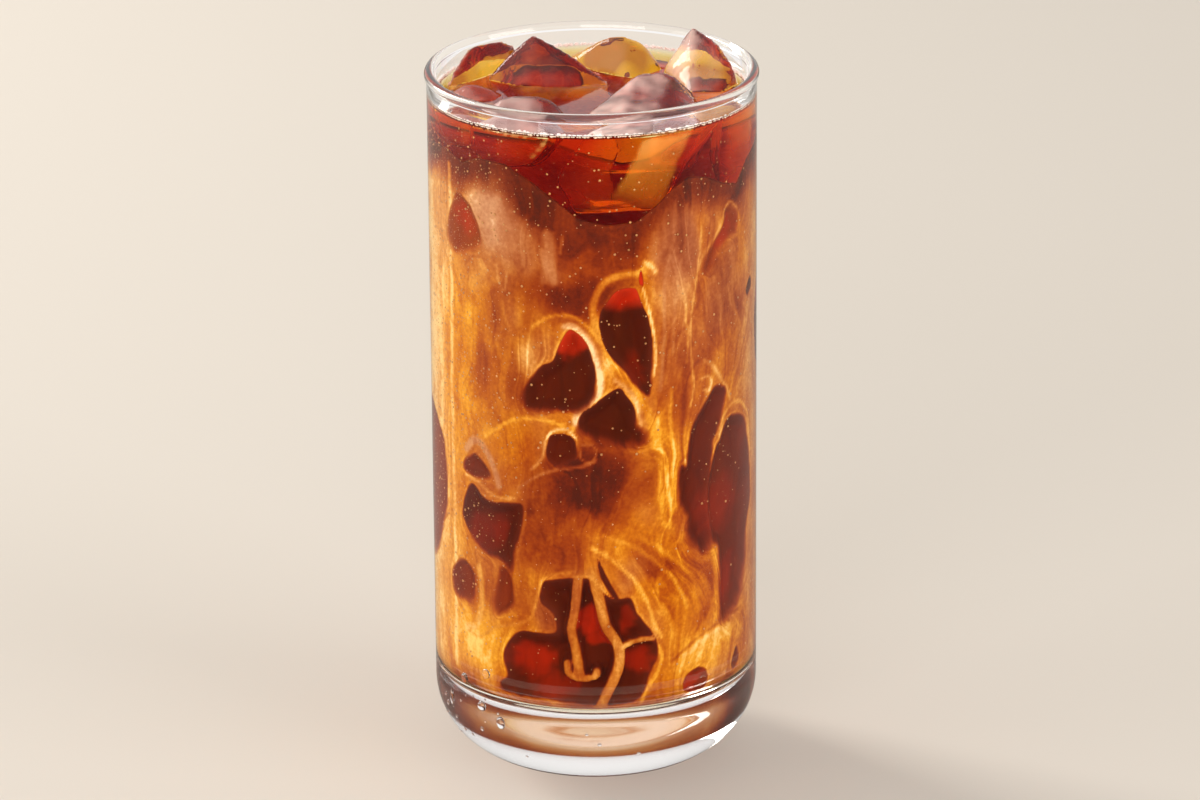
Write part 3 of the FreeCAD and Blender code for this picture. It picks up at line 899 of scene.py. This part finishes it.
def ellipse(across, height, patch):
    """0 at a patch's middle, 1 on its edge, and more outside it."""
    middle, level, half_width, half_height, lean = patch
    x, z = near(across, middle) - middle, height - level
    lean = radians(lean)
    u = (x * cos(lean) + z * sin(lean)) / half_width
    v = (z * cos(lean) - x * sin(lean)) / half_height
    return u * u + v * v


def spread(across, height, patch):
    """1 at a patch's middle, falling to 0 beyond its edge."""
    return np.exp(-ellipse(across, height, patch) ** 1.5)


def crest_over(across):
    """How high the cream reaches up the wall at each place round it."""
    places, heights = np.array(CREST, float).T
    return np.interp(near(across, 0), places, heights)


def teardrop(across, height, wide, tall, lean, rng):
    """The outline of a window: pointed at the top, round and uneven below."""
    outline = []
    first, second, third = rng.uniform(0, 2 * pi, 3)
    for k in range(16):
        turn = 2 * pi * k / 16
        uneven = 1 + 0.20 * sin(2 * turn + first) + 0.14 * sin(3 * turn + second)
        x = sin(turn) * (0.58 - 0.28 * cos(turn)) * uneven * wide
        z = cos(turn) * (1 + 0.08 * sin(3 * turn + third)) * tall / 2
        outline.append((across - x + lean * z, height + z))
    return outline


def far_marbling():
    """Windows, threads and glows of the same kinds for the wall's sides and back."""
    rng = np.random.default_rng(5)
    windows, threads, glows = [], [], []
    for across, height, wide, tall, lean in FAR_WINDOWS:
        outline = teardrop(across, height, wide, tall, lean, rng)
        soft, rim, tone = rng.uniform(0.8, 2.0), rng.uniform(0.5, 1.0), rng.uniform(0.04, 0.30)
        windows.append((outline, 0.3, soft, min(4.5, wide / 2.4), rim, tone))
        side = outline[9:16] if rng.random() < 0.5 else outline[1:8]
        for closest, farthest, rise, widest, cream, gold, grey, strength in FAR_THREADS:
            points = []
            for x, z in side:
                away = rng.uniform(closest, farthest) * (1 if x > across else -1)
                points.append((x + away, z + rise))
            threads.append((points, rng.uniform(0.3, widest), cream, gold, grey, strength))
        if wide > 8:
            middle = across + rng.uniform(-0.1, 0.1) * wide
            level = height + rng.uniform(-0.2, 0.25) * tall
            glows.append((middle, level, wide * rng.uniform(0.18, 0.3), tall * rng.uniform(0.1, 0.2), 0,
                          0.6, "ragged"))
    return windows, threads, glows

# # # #

### TASK OBJECTIVE
From the opening line of the data above through the line that contains "return outline", please print each line as it stands and only those lines.

### FINISHED EXERCISE
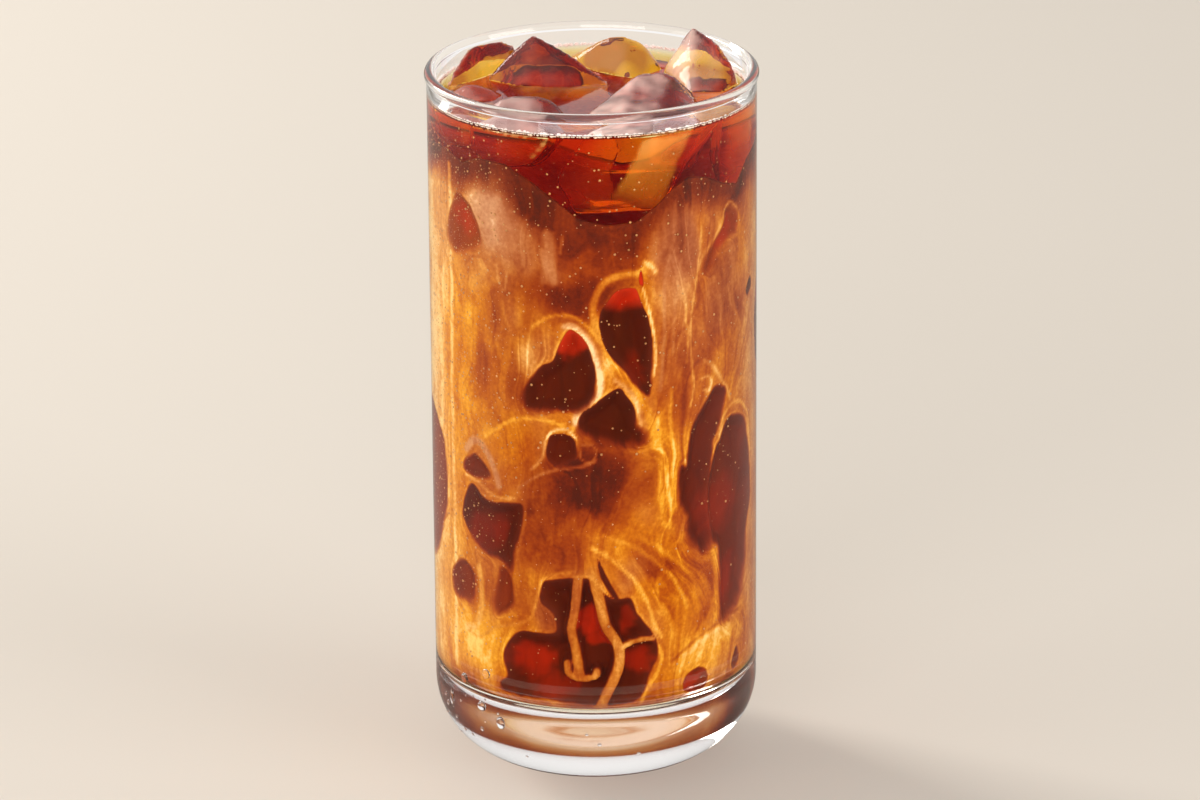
Write part 3 of the FreeCAD and Blender code for this picture. It picks up at line 899 of scene.py. This part finishes it.
def ellipse(across, height, patch):
    """0 at a patch's middle, 1 on its edge, and more outside it."""
    middle, level, half_width, half_height, lean = patch
    x, z = near(across, middle) - middle, height - level
    lean = radians(lean)
    u = (x * cos(lean) + z * sin(lean)) / half_width
    v = (z * cos(lean) - x * sin(lean)) / half_height
    return u * u + v * v


def spread(across, height, patch):
    """1 at a patch's middle, falling to 0 beyond its edge."""
    return np.exp(-ellipse(across, height, patch) ** 1.5)


def crest_over(across):
    """How high the cream reaches up the wall at each place round it."""
    places, heights = np.array(CREST, float).T
    return np.interp(near(across, 0), places, heights)


def teardrop(across, height, wide, tall, lean, rng):
    """The outline of a window: pointed at the top, round and uneven below."""
    outline = []
    first, second, third = rng.uniform(0, 2 * pi, 3)
    for k in range(16):
        turn = 2 * pi * k / 16
        uneven = 1 + 0.20 * sin(2 * turn + first) + 0.14 * sin(3 * turn + second)
        x = sin(turn) * (0.58 - 0.28 * cos(turn)) * uneven * wide
        z = cos(turn) * (1 + 0.08 * sin(3 * turn + third)) * tall / 2
        outline.append((across - x + lean * z, height + z))
    return outline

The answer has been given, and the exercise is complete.